Cancel-Culture ist Mist – instrumentalisiert wird sie aber zur Waffe

Heute erreicht uns eine vollkommen „überraschende“ Nachricht. Einer der erfolgreichsten Late-Night-Talker Amerikas wird von Sender ABC für unbestimmte Zeit aus dem Programm genommen – man könnte auch sagen „gecancelt“. Die Aktion steht im direkten Zusammenhang mit einer Sendung, in der sich Kimmel kritisch mit dem Umgang der Trump-Administration und der MAGA-Bewegung mit dem Tod des Aktivisten Charlie Kirk auseinandersetzt.

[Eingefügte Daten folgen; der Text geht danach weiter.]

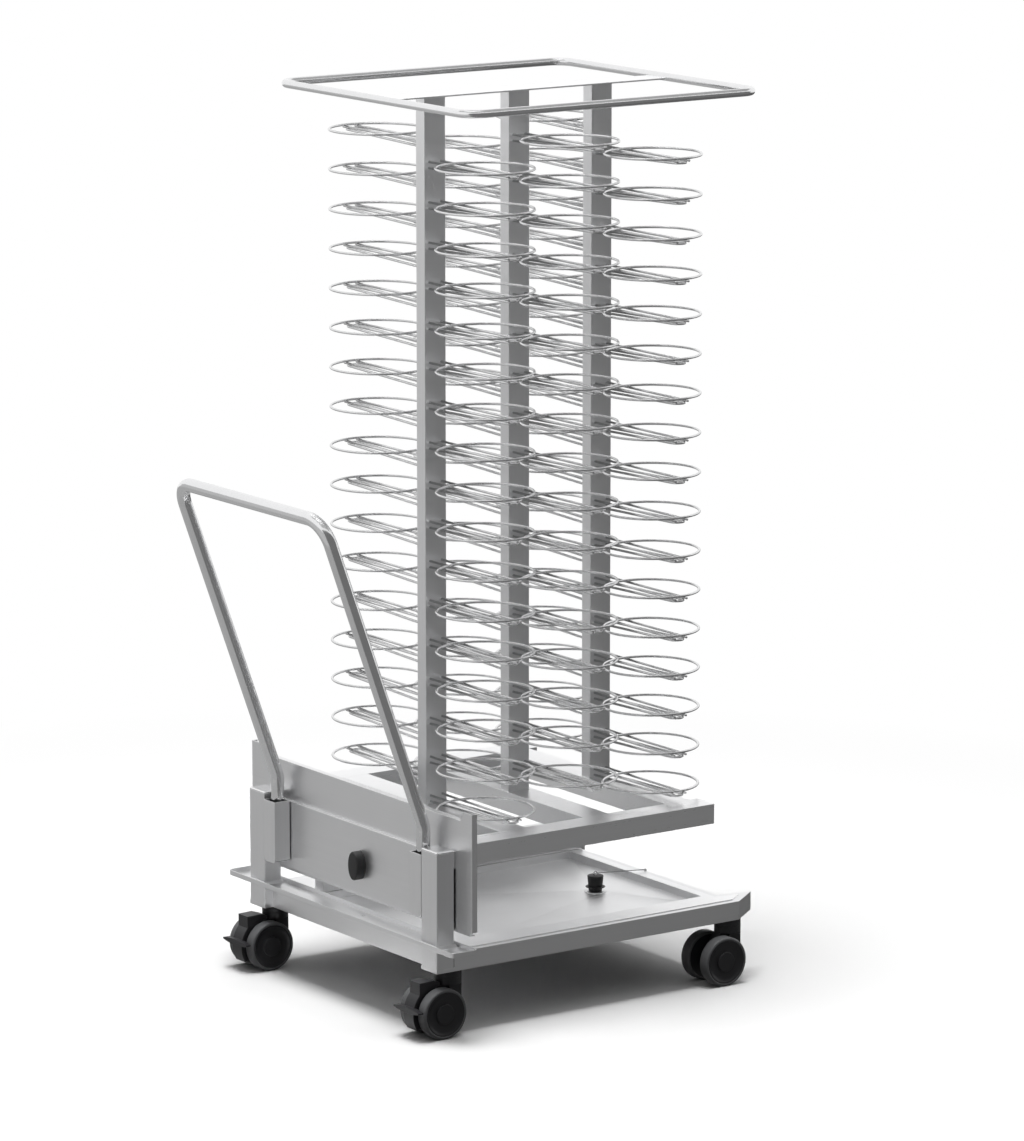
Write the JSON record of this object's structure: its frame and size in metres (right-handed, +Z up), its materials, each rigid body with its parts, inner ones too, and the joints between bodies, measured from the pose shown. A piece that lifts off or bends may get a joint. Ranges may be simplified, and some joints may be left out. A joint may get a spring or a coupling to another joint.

Wohlgemerkt, er hat sich nicht über das Attentat lustig gemacht oder es in irgendeiner Weise relativiert, nein – er hat sich lediglich über den Umgang von Donald Trump und seiner Leute mit dem Thema satirisch geäußert.

Hier das Video dazu, überzeugen Sie sich selbst:

Warum ist die Meldung so „überraschend“? Weil die USA doch das Land ist, in dem die Meinungsfreiheit einen ganz hohen Stellenwert genießt. Haben nicht gerade die Trump-Leute immer nach Meinungsfreiheit geschrien und Cancel-Culture scharf verurteilt?

Wo bleibt jetzt die Empörungswelle oder die Zurechtweisung des Chefs der US-Medienaufsichtsbehörde FCC, Brendan Carr durch den Meinungsfreiheitspräsidenten Donald Trump? Ach nein – Brendan Carr gehört ja zu den Trump-Leuten und wurde absichtlich auf diesem strategisch wichtigen Posten installiert.

Die Hortman-Morde und das große Schweigen

Schauen wir uns einmal einen anderen Fall an. Im Juni 2025 wurde die demokratische Abgeordnete Melissa Hortman und ihr Mann Marc in ihrem Wohnhaus in Minnesota erschossen. Die Behörden gingen von einem politischen Motiv aus. Bei dem Täter fand man eine Todesliste mit 70 Namen von weiteren demokratischen Politikern und Aktivisten.

Der Fox-News Moderator Jesse Watters sagte daraufhin in einer Sendung zum Mord an Hortmann: „Wenn man sich mit radikalen Ideen umgibt, zieht man radikale Reaktionen an.“ In meinen Augen eine klare Schuldumkehr, indem man das Opfer zum Mitverursacher macht.

Es ist schwer, dieses Zitat zu finden und Videos gibt es auf YouTube gar nicht – ich habe sogar die KIs darauf angesetzt, dennoch findet man kaum etwas. Die Unsichtbarkeit dieser Aussage ist Teil des Problems – Schweigen ist auch Rhetorik. Für Jesse Watters gab es jedenfalls keine Konsequenzen. Er macht heute immer noch weiter seine Sendungen auf Fox News.

Cancel Culture als Waffe – nicht als Prinzip

Den Satz hätte man bei Charlie Kirk auch anbringen können, aber jeder der sich nur in die verbale Nähe einer solchen Äußerung begibt, wird gnadenlos weggecancelt – siehe auch Dunja Hayali, die zwar keine Konsequenzen vom Sender oder von der Politik erfuhr, die aber in der Öffentlichkeit so massiv angegangen wurde, dass sie sich erst einmal eine mediale Auszeit verordnet hat.

Also halten wir folgendes fest: Vergleich: Watters vs. Kimmel – Zwei Maßstäbe?

Fazit:

Cancel Culture ist ein Problem – besonders dann, wenn sie die Meinungsfreiheit torpediert. Wird sie als Waffe im Kampf gegen bestimmte Meinungen eingesetzt, dann wird sie gefährlich. Meinungsfreiheit kann nur dann gelingen, wenn für jede Meinung die gleichen Maßstäbe angesetzt werden. Der Fall Jimmy Kimmel in Verbindung mit dem Fall Jesse Watters zeigt, dass wir es derzeit mit einer massiven Instrumentalisierung der Cancel-Culture zu tun haben – und zwar ausgerechnet von der Seite, die Cancel-Culture immer massiv kritisierte. Wenn wir Meinungsfreiheit ernst nehmen, müssen wir sie auch dann verteidigen, wenn uns die Meinung nicht gefällt.